Print the listing below exactly.
......
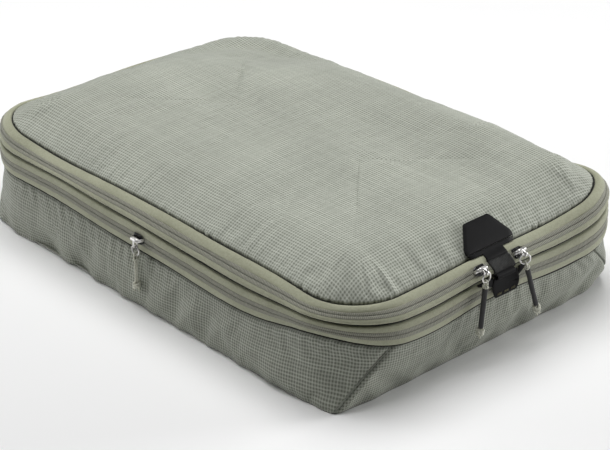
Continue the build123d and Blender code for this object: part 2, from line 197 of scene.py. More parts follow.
def ripstop(name, cell, line, crossing):
    """Light ripstop: dark little squares between pale raised threads, with uneven, slubby yarns."""
    n = Nodes(name)
    u, v, cloth = n.uv(1.0 / (RIPSTOP_PITCH * MM))
    lines = []
    for across, along, seed in ((u, v, 3.1), (v, u, 8.7)):
        shifted = n.math("ADD", across, 0.5)
        number = n.math("MULTIPLY", n.math("FLOOR", shifted), 1.37)
        centre = n.math("ABSOLUTE", n.math("SUBTRACT", n.math("FRACT", shifted), 0.5))
        yarn = n.new("ShaderNodeCombineXYZ", {0: n.math("MULTIPLY", along, 0.035), 1: number, 2: seed})
        slub = n.ramp(n.noise(yarn.outputs[0], 1.0, 3.0), 0.3, 0.72, 0.6, 1.0)
        lines.append(n.math("MULTIPLY", n.ramp(centre, 0.34, 0.12), slub))
    either = n.math("MAXIMUM", *lines)
    both = n.math("MULTIPLY", *lines)
    place = n.place()
    cloud = n.ramp(n.noise(place, 14.0, 4.0), 0.3, 0.7, 0.93, 1.04)
    fleck = n.ramp(n.noise(place, 420.0), 0.3, 0.7, -0.05, 0.05)
    tint = n.math("ADD", cloud, fleck)
    grey = n.new("ShaderNodeCombineColor", {0: tint, 1: tint, 2: tint}).outputs[0]
    colour = n.mix(both, n.mix(either, cell, line), crossing)
    # plain weave between the ripstop threads
    weave = n.new("ShaderNodeTexChecker", {"Vector": cloth, "Scale": 6.0}).outputs["Fac"]
    normal = n.bump(either, 0.00016, 0.9, n.bump(weave, 0.00003, 0.5))
    normal = n.bump(n.noise(place, 55.0, 3.0), 0.0006, 0.35, normal)
    rough = n.ramp(either, 0.0, 1.0, 0.78, 0.62)
    return n.finish(n.mix(1.0, colour, grey, "MULTIPLY"), rough, normal, sheen=0.12, specular=0.3)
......
• [RESPONSE TO THIS EXERCISE]
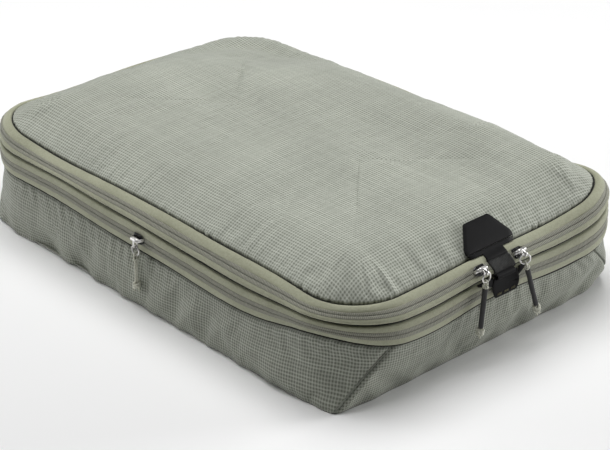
Continue the build123d and Blender code for this object: part 2, from line 197 of scene.py. More parts follow.
def ripstop(name, cell, line, crossing):
    """Light ripstop: dark little squares between pale raised threads, with uneven, slubby yarns."""
    n = Nodes(name)
    u, v, cloth = n.uv(1.0 / (RIPSTOP_PITCH * MM))
    lines = []
    for across, along, seed in ((u, v, 3.1), (v, u, 8.7)):
        shifted = n.math("ADD", across, 0.5)
        number = n.math("MULTIPLY", n.math("FLOOR", shifted), 1.37)
        centre = n.math("ABSOLUTE", n.math("SUBTRACT", n.math("FRACT", shifted), 0.5))
        yarn = n.new("ShaderNodeCombineXYZ", {0: n.math("MULTIPLY", along, 0.035), 1: number, 2: seed})
        slub = n.ramp(n.noise(yarn.outputs[0], 1.0, 3.0), 0.3, 0.72, 0.6, 1.0)
        lines.append(n.math("MULTIPLY", n.ramp(centre, 0.34, 0.12), slub))
    either = n.math("MAXIMUM", *lines)
    both = n.math("MULTIPLY", *lines)
    place = n.place()
    cloud = n.ramp(n.noise(place, 14.0, 4.0), 0.3, 0.7, 0.93, 1.04)
    fleck = n.ramp(n.noise(place, 420.0), 0.3, 0.7, -0.05, 0.05)
    tint = n.math("ADD", cloud, fleck)
    grey = n.new("ShaderNodeCombineColor", {0: tint, 1: tint, 2: tint}).outputs[0]
    colour = n.mix(both, n.mix(either, cell, line), crossing)
    # plain weave between the ripstop threads
    weave = n.new("ShaderNodeTexChecker", {"Vector": cloth, "Scale": 6.0}).outputs["Fac"]
    normal = n.bump(either, 0.00016, 0.9, n.bump(weave, 0.00003, 0.5))
    normal = n.bump(n.noise(place, 55.0, 3.0), 0.0006, 0.35, normal)
    rough = n.ramp(either, 0.0, 1.0, 0.78, 0.62)
    return n.finish(n.mix(1.0, colour, grey, "MULTIPLY"), rough, normal, sheen=0.12, specular=0.3)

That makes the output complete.